Write out the whole listing, matching it exactly.

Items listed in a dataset
══════
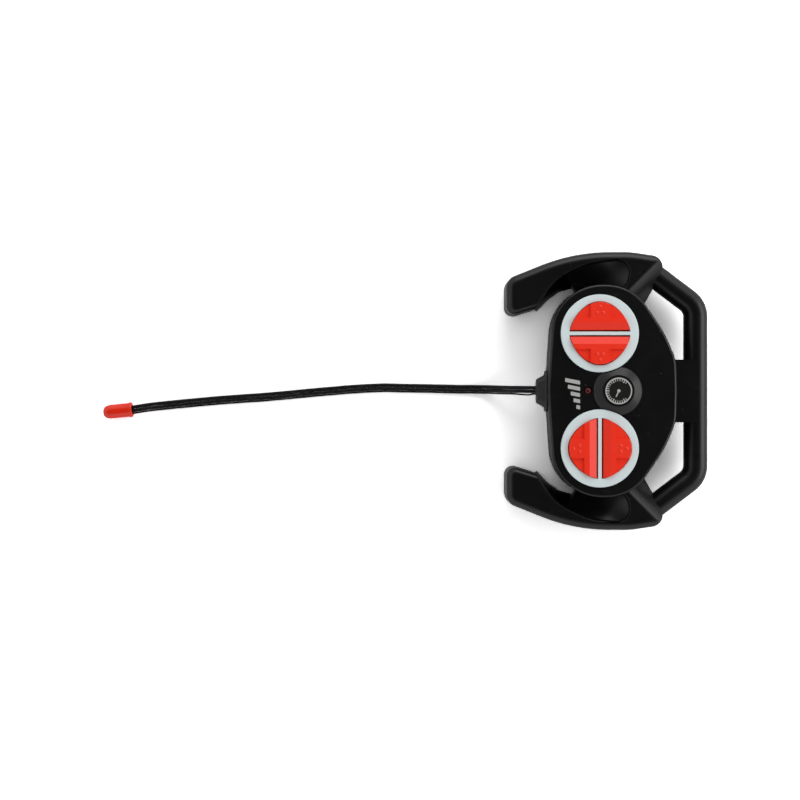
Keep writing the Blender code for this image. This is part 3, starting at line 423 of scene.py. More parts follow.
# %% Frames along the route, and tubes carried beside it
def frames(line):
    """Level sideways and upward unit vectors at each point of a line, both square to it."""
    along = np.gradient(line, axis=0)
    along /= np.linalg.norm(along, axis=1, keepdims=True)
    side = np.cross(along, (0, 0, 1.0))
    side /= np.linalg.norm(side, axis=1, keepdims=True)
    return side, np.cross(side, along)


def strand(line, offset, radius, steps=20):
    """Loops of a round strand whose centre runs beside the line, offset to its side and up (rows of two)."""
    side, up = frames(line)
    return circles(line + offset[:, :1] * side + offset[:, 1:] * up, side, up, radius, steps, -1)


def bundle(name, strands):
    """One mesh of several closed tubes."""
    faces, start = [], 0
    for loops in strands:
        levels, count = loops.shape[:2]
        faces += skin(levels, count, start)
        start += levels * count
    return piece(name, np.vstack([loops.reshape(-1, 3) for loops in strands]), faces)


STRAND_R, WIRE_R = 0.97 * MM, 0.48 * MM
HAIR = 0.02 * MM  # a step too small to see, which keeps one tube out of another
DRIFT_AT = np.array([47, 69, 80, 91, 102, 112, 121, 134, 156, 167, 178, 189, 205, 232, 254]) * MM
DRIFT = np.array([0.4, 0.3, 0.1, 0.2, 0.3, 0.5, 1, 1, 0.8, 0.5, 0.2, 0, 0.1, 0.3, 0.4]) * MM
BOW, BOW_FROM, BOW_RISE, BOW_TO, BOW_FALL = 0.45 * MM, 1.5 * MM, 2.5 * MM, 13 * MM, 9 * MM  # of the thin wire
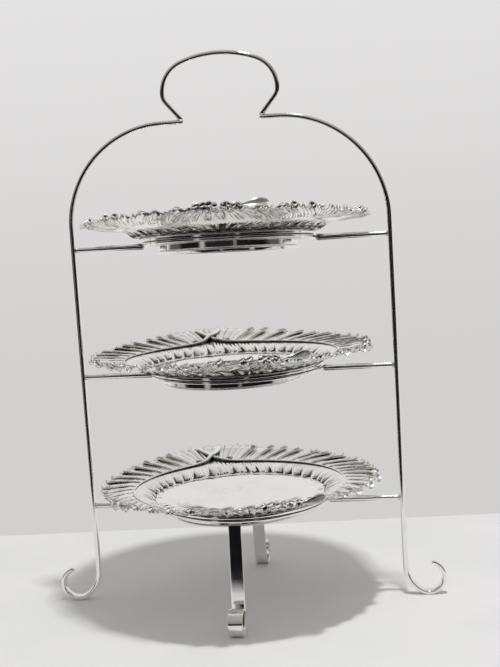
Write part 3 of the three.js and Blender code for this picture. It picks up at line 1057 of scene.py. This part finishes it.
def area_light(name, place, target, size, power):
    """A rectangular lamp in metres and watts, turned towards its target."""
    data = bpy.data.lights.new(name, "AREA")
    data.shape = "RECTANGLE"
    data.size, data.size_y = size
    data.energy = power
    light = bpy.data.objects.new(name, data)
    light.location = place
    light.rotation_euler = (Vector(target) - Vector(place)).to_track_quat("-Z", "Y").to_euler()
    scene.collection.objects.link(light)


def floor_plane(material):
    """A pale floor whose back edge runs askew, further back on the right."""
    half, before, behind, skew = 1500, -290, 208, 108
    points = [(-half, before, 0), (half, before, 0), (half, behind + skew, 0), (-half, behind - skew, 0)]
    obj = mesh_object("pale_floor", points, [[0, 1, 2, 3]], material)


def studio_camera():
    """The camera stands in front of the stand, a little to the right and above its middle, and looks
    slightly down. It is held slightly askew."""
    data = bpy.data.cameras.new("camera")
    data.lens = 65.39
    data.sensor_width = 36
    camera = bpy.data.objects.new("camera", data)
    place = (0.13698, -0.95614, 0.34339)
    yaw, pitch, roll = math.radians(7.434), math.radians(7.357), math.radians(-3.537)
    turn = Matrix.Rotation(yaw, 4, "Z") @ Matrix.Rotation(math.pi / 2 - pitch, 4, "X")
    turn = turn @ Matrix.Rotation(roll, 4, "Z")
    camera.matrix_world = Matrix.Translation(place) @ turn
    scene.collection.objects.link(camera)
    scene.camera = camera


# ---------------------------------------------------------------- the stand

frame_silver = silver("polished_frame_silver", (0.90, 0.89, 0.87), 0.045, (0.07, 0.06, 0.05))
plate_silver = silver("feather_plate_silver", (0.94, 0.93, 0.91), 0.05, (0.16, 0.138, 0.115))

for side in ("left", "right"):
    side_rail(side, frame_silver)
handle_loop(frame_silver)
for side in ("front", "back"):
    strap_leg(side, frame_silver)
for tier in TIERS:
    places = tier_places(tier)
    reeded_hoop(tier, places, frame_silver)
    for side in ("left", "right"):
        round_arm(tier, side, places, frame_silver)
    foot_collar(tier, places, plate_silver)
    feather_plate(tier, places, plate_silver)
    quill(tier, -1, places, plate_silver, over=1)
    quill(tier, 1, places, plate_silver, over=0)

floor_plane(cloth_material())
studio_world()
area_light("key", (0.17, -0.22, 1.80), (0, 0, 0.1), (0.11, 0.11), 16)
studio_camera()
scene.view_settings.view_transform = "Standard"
══════
Exercise response:
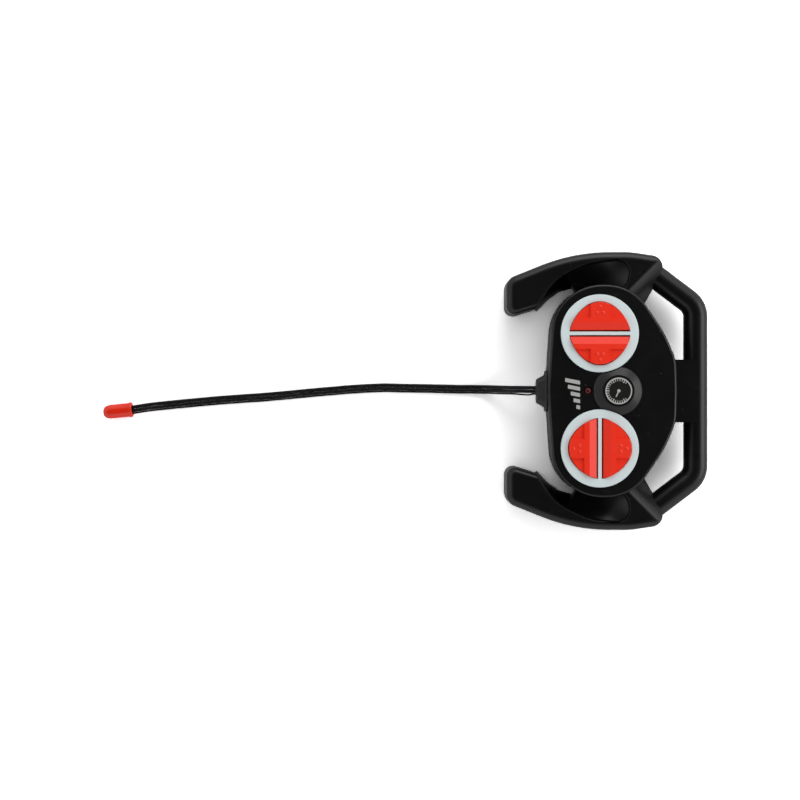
Keep writing the Blender code for this image. This is part 3, starting at line 423 of scene.py. More parts follow.
# %% Frames along the route, and tubes carried beside it
def frames(line):
    """Level sideways and upward unit vectors at each point of a line, both square to it."""
    along = np.gradient(line, axis=0)
    along /= np.linalg.norm(along, axis=1, keepdims=True)
    side = np.cross(along, (0, 0, 1.0))
    side /= np.linalg.norm(side, axis=1, keepdims=True)
    return side, np.cross(side, along)


def strand(line, offset, radius, steps=20):
    """Loops of a round strand whose centre runs beside the line, offset to its side and up (rows of two)."""
    side, up = frames(line)
    return circles(line + offset[:, :1] * side + offset[:, 1:] * up, side, up, radius, steps, -1)


def bundle(name, strands):
    """One mesh of several closed tubes."""
    faces, start = [], 0
    for loops in strands:
        levels, count = loops.shape[:2]
        faces += skin(levels, count, start)
        start += levels * count
    return piece(name, np.vstack([loops.reshape(-1, 3) for loops in strands]), faces)


STRAND_R, WIRE_R = 0.97 * MM, 0.48 * MM
HAIR = 0.02 * MM  # a step too small to see, which keeps one tube out of another
DRIFT_AT = np.array([47, 69, 80, 91, 102, 112, 121, 134, 156, 167, 178, 189, 205, 232, 254]) * MM
DRIFT = np.array([0.4, 0.3, 0.1, 0.2, 0.3, 0.5, 1, 1, 0.8, 0.5, 0.2, 0, 0.1, 0.3, 0.4]) * MM
BOW, BOW_FROM, BOW_RISE, BOW_TO, BOW_FALL = 0.45 * MM, 1.5 * MM, 2.5 * MM, 13 * MM, 9 * MM  # of the thin wire
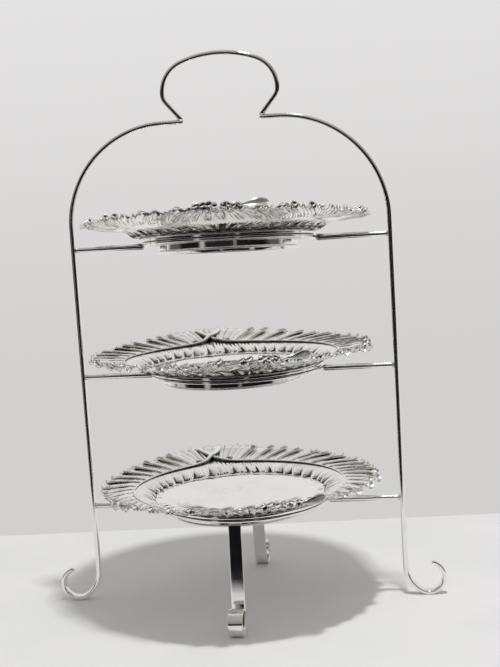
Write part 3 of the three.js and Blender code for this picture. It picks up at line 1057 of scene.py. This part finishes it.
def area_light(name, place, target, size, power):
    """A rectangular lamp in metres and watts, turned towards its target."""
    data = bpy.data.lights.new(name, "AREA")
    data.shape = "RECTANGLE"
    data.size, data.size_y = size
    data.energy = power
    light = bpy.data.objects.new(name, data)
    light.location = place
    light.rotation_euler = (Vector(target) - Vector(place)).to_track_quat("-Z", "Y").to_euler()
    scene.collection.objects.link(light)


def floor_plane(material):
    """A pale floor whose back edge runs askew, further back on the right."""
    half, before, behind, skew = 1500, -290, 208, 108
    points = [(-half, before, 0), (half, before, 0), (half, behind + skew, 0), (-half, behind - skew, 0)]
    obj = mesh_object("pale_floor", points, [[0, 1, 2, 3]], material)


def studio_camera():
    """The camera stands in front of the stand, a little to the right and above its middle, and looks
    slightly down. It is held slightly askew."""
    data = bpy.data.cameras.new("camera")
    data.lens = 65.39
    data.sensor_width = 36
    camera = bpy.data.objects.new("camera", data)
    place = (0.13698, -0.95614, 0.34339)
    yaw, pitch, roll = math.radians(7.434), math.radians(7.357), math.radians(-3.537)
    turn = Matrix.Rotation(yaw, 4, "Z") @ Matrix.Rotation(math.pi / 2 - pitch, 4, "X")
    turn = turn @ Matrix.Rotation(roll, 4, "Z")
    camera.matrix_world = Matrix.Translation(place) @ turn
    scene.collection.objects.link(camera)
    scene.camera = camera


# ---------------------------------------------------------------- the stand

frame_silver = silver("polished_frame_silver", (0.90, 0.89, 0.87), 0.045, (0.07, 0.06, 0.05))
plate_silver = silver("feather_plate_silver", (0.94, 0.93, 0.91), 0.05, (0.16, 0.138, 0.115))

for side in ("left", "right"):
    side_rail(side, frame_silver)
handle_loop(frame_silver)
for side in ("front", "back"):
    strap_leg(side, frame_silver)
for tier in TIERS:
    places = tier_places(tier)
    reeded_hoop(tier, places, frame_silver)
    for side in ("left", "right"):
        round_arm(tier, side, places, frame_silver)
    foot_collar(tier, places, plate_silver)
    feather_plate(tier, places, plate_silver)
    quill(tier, -1, places, plate_silver, over=1)
    quill(tier, 1, places, plate_silver, over=0)

floor_plane(cloth_material())
studio_world()
area_light("key", (0.17, -0.22, 1.80), (0, 0, 0.1), (0.11, 0.11), 16)
studio_camera()
scene.view_settings.view_transform = "Standard"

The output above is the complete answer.